A Second Bite at the Apple
In 2017, the captain filed two new § 1782 applications: one seeking expert discovery from the law firm that previously represented Spain, and another seeking materials from the expert himself. The court granted his applications, spurring disputes regarding the scope of the required production.
After resolving the parties’ discovery disputes, the district court determined there was no longer a “live controversy” underlying the § 1782 applications “because the proceedings for which the applications were directed have either been terminated or will not occur.” The court entered final judgment, denying the captain’s request to keep the matter open so he could obtain discovery for a newly filed proceeding before the United Nations Human Rights Committee.
Appellate Court Rules on Scope of Statutory Application
On appeal, the captain admitted that he never filed the criminal action against the expert, and his ECtHR complaint had been dismissed as “manifestly ill-founded.” He argued that the district court nonetheless should have allowed him to proceed with discovery for the United Nations case, even though it had not been mentioned in his § 1782 applications. Meanwhile, the law firm and expert argued that the captain had failed to meet the statutory requirements to obtain any discovery under § 1782.

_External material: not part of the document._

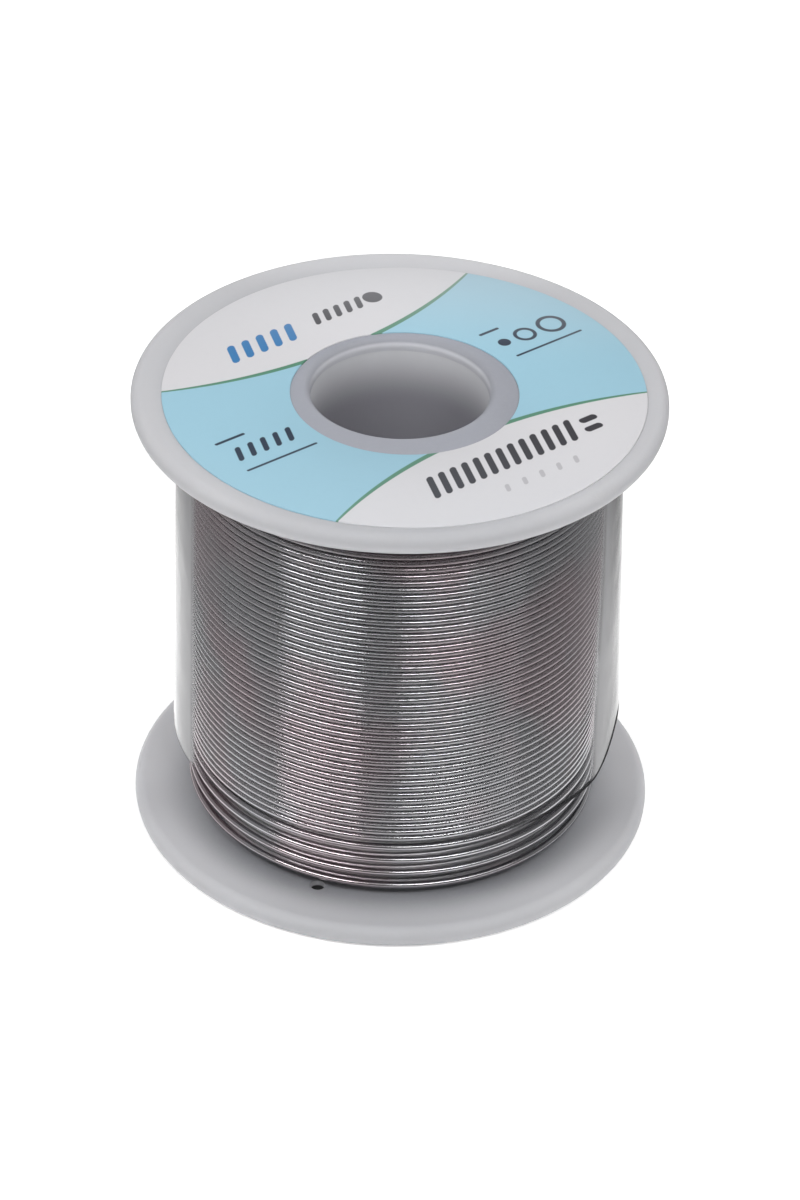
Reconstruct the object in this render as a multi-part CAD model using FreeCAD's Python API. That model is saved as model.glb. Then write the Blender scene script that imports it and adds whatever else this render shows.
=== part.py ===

The Second Circuit found the captain’s appeal moot because the proceedings referenced in the original applications were no longer ongoing. The court refused to leave the door open indefinitely for the later-filed United Nations action, reasoning that the applications would otherwise never be moot because the litigants could invent “novel proceedings in which the disputed discovery could theoretically be used.”
Additionally, the appellate court explained that the captain had not met the “use in a foreign proceeding” requirement of § 1782, which necessitates a “concrete basis” to show that the “contemplated proceeding is more than just a twinkle in counsel’s eye.” When the captain filed his 2017 applications, he had not initiated either the criminal proceeding or the ECtHR complaint. While he filed the ECtHR complaint before the district court ruled on his applications, the Second Circuit held that the criminal action was objectively “speculative.”
A Useful Tool in Cross-Border Disputes
Section 1782 applications can be useful for foreign litigants because U.S. discovery rules tend to be more liberal than some other jurisdictions, Litigation Section leaders say. Unlike in the United States, “[w]hen you file suit in civil law jurisdictions like Spain, you need to have a cause of action and a claim at the time you file suit,” explains David Y. Loh, New York, NY, cochair of the Section’s Admiralty Litigation Committee. “They do not usually allow you to get any discovery. You can ask the judge to order one side to produce information, but the opportunity to get that information is very limited.”
Litigants “have become much more sophisticated” in cross-border disputes, according to Loh. They may “take advantage of the liberal discovery rules that are available in the United States when one or more of the litigants have sufficient contacts within the United States or have voluntarily chosen to submit themselves to jurisdiction in the United States,” he observes.
Avoiding Mootness Issues
“This case illustrates that due to the delay inherent in § 1782 proceedings, mootness is a serious concern,” states Henry L. Parr Jr., Greenville, SC, cochair of the International Litigation & Dispute Resolution Committee. “The foreign proceeding might be over before United States courts finally resolve issues regarding the § 1782 petition.” Parr advises that “attorneys seeking information under § 1782 should think carefully in describing the proceedings for which the information is requested. To the extent that there are proceedings that will likely last longer, those proceedings should be included on the application.”